What We Can Learn from Internet Email Headers

By: Shally Steckerl

This is a thorough explanation on how to read email headers. It occurred to me that some folks may be interested in knowing what we can learn from Internet Email headers. I thought this may be a great opportunity to share a few things about email with the recruiting community. If you already know this stuff, can explain it better, or are not interested - my apologies and please stop reading! This is intended as an overview. I am experienced in this matter from my own research after receiving malicious SPAM on several occasions, but I am by no means a definitive authority on this subject.

The email header is text encoded in the message, but that we don't actually see.
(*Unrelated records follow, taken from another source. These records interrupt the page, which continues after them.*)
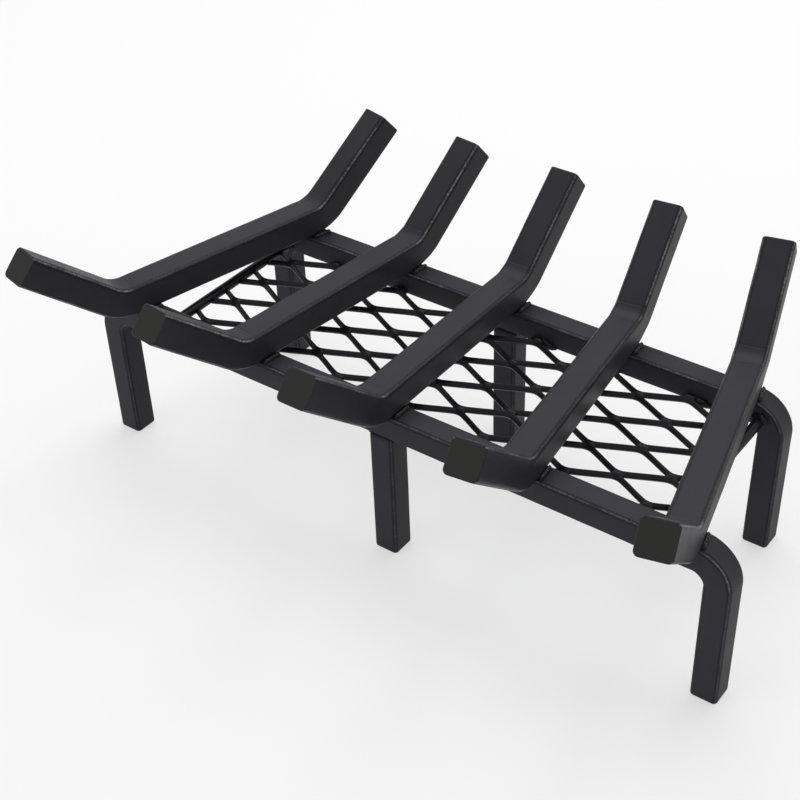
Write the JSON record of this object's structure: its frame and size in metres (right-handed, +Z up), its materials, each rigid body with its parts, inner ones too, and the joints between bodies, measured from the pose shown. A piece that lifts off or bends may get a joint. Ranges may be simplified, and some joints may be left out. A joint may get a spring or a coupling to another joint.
{
  "type": "log grate",
  "caption": "Fireplace log grate: bent square steel bars fanned across two rails on legs, with an expanded-metal ember mesh below.",
  "frame": {"origin": "on the floor, in the middle of the grate's overall length and depth", "axes": "+X along the rails to the right, +Y from the front rail to the rear rail, +Z up"},
  "size_m": [0.428, 0.2714, 0.164],
  "materials": {
    "bar_coating": "satin black powder coat",
    "rail_coating": "satin black powder coat",
    "mesh_coating": "satin black powder coat",
    "weld_coating": "satin black powder coat over rippled weld metal"
  },
  "bodies": {
    "root": {"log_bar_1": "bar_coating", "log_bar_2": "bar_coating", "log_bar_3": "bar_coating", "log_bar_4": "bar_coating", "log_bar_5": "bar_coating", "front_rail": "rail_coating", "rear_rail": "rail_coating", "front_middle_leg": "rail_coating", "rear_middle_leg": "rail_coating", "ember_mesh": "mesh_coating", "left_end_rod": "mesh_coating", "right_end_rod": "mesh_coating", "weld_bar_1_front_left": "weld_coating", "weld_bar_1_front_right": "weld_coating", "weld_bar_1_rear_left": "weld_coating", "weld_bar_1_rear_right": "weld_coating", "weld_bar_2_front_left": "weld_coating", "weld_bar_2_front_right": "weld_coating", "weld_bar_2_rear_left": "weld_coating", "weld_bar_2_rear_right": "weld_coating", "weld_bar_3_front_left": "weld_coating", "weld_bar_3_front_right": "weld_coating", "weld_bar_3_rear_left": "weld_coating", "weld_bar_3_rear_right": "weld_coating", "weld_bar_4_front_left": "weld_coating", "weld_bar_4_front_right": "weld_coating", "weld_bar_4_rear_left": "weld_coating", "weld_bar_4_rear_right": "weld_coating", "weld_bar_5_front_left": "weld_coating", "weld_bar_5_front_right": "weld_coating", "weld_bar_5_rear_left": "weld_coating", "weld_bar_5_rear_right": "weld_coating", "weld_front_middle_leg_left": "weld_coating", "weld_front_middle_leg_right": "weld_coating", "tack_front_1": "weld_coating", "tack_front_2": "weld_coating", "tack_front_3": "weld_coating", "tack_front_4": "weld_coating", "tack_front_5": "weld_coating", "tack_front_6": "weld_coating", "weld_left_rod_front": "weld_coating", "weld_right_rod_front": "weld_coating", "weld_rear_middle_leg_left": "weld_coating", "weld_rear_middle_leg_right": "weld_coating", "tack_rear_1": "weld_coating", "tack_rear_2": "weld_coating", "tack_rear_3": "weld_coating", "tack_rear_4": "weld_coating", "tack_rear_5": "weld_coating", "tack_rear_6": "weld_coating", "weld_left_rod_rear": "weld_coating", "weld_right_rod_rear": "weld_coating"}
  },
  "joints": []
}
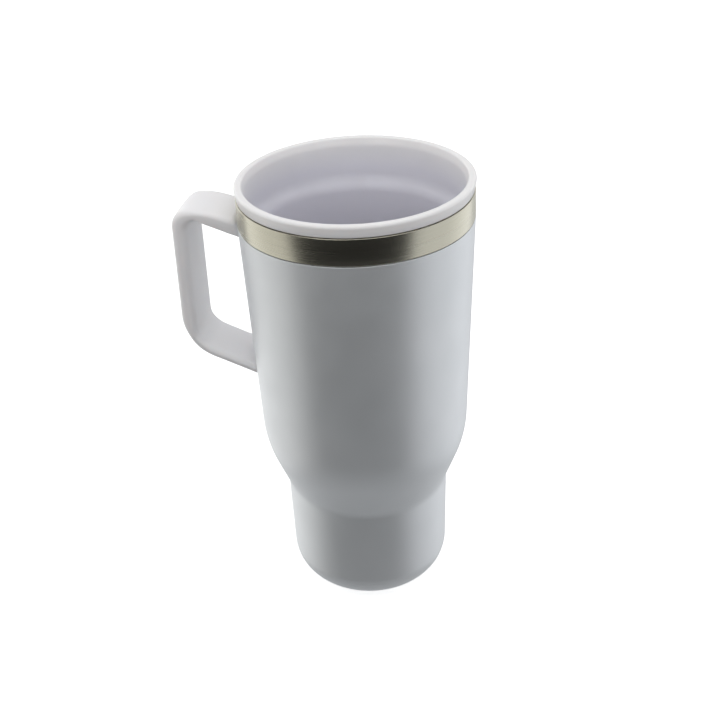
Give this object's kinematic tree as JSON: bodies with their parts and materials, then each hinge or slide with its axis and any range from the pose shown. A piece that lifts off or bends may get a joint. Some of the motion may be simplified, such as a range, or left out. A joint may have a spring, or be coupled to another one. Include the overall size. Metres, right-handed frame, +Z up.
{
  "type": "travel mug with handle",
  "caption": "Open double-wall travel mug: tapered coated body with a cup-holder base, bare metal ring, plastic liner and side handle.",
  "frame": {"origin": "centre of the flat underside of the base pad, on the mug's axis", "axes": "+Z up along the mug's axis towards the mouth, -X towards the handle, +Y across the handle"},
  "size_m": [0.1142, 0.0882, 0.18],
  "materials": {
    "coated_steel": "satin white coating",
    "brushed_steel": "brushed round the ring",
    "liner_plastic": "moulded, soft gloss",
    "handle_plastic": "moulded, satin",
    "silicone": "matt",
    "pad_rubber": "matt",
    "plain_steel": "plain pressed steel"
  },
  "bodies": {
    "root": {"outer_shell": "coated_steel", "steel_trim_ring": "brushed_steel", "inner_liner": "liner_plastic", "liner_seal": "silicone", "base_plate": "plain_steel", "base_pad": "pad_rubber", "handle": "handle_plastic", "handle_screw_upper": "plain_steel", "handle_screw_lower": "plain_steel", "handle_washer_upper": "plain_steel", "handle_washer_lower": "plain_steel"}
  },
  "joints": []
}
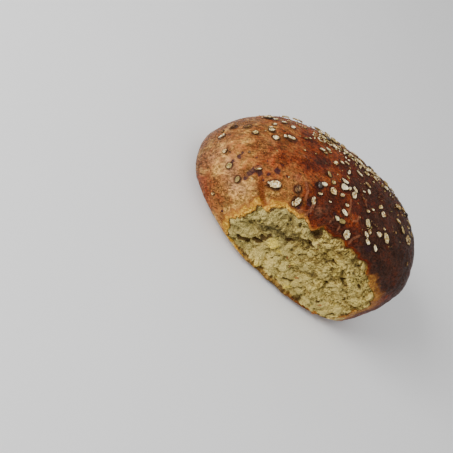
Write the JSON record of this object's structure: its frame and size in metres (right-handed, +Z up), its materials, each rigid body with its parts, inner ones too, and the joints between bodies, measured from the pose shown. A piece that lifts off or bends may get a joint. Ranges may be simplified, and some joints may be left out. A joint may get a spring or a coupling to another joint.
{
  "type": "carrot bread roll",
  "caption": "Oblong carrot bread roll with a flat base, a domed dark crust topped with oat flakes, and one long side torn open to the crumb.",
  "frame": {"origin": "on the flat base, under the middle of the roll", "axes": "+X along the roll's long side, towards its higher and darker end; +Z up through the dome; the torn side faces -Y"},
  "size_m": [0.1249, 0.0772, 0.0557],
  "materials": {
    "crust": "baked, soft sheen",
    "crumb": "torn, matte",
    "oats": "dry, matte",
    "seeds": "dark, satin",
    "carrot": "moist shreds"
  },
  "bodies": {
    "root": {"bread_roll": "crust"}
  },
  "joints": []
}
In Outlook, while looking at the email message, go to the View menu then the Options button and you should see something like the following attached (from a sample message):

----- ACTUAL MESSAGE HEADER -----
Return-Path:
Received: from unknown ([151.202.177.115]) by imf04bis.bellsouth.net
(InterMail vM.5.01.01.01 201-252-104) with SMTP
id <20010809213458.KISJ11435.imf04bis.bellsouth.net@unknown>;
Thu, 9 Aug 2001 17:34:58 -0400
From: Subject: CICS, COBOL II, DB2, VSAM and MVS-ES. - 3 Yrs with Merrill Lynch
Date: Thu, 9 Aug 2001 14:00:17 Message-Id: <39.231076.732715@>

SHALLY'S TRANSLATION

jobsintermedia@aol.com is the sender (using Intermedia as the mail provider)
Their IP address is 151.202.177.115
They use Bell Atlantic (NETBLK-BELL-ATLANTIC1)
Netname: BELL-ATLANTIC1
Netblock: 151.196.0.0 - 151.205.255.255
Maintainer: BAIS Their website or ISP host is:
Verizon Global Networks Inc. (ZV20-ARIN) noc@gnilink.net
(703) 295-4583
imf04bis.bellsouth.net is recepient's mail server

The "unknown" and blank space after the @ in the following lines tell me this is a forged email, the user is manipulating their headers intentionally.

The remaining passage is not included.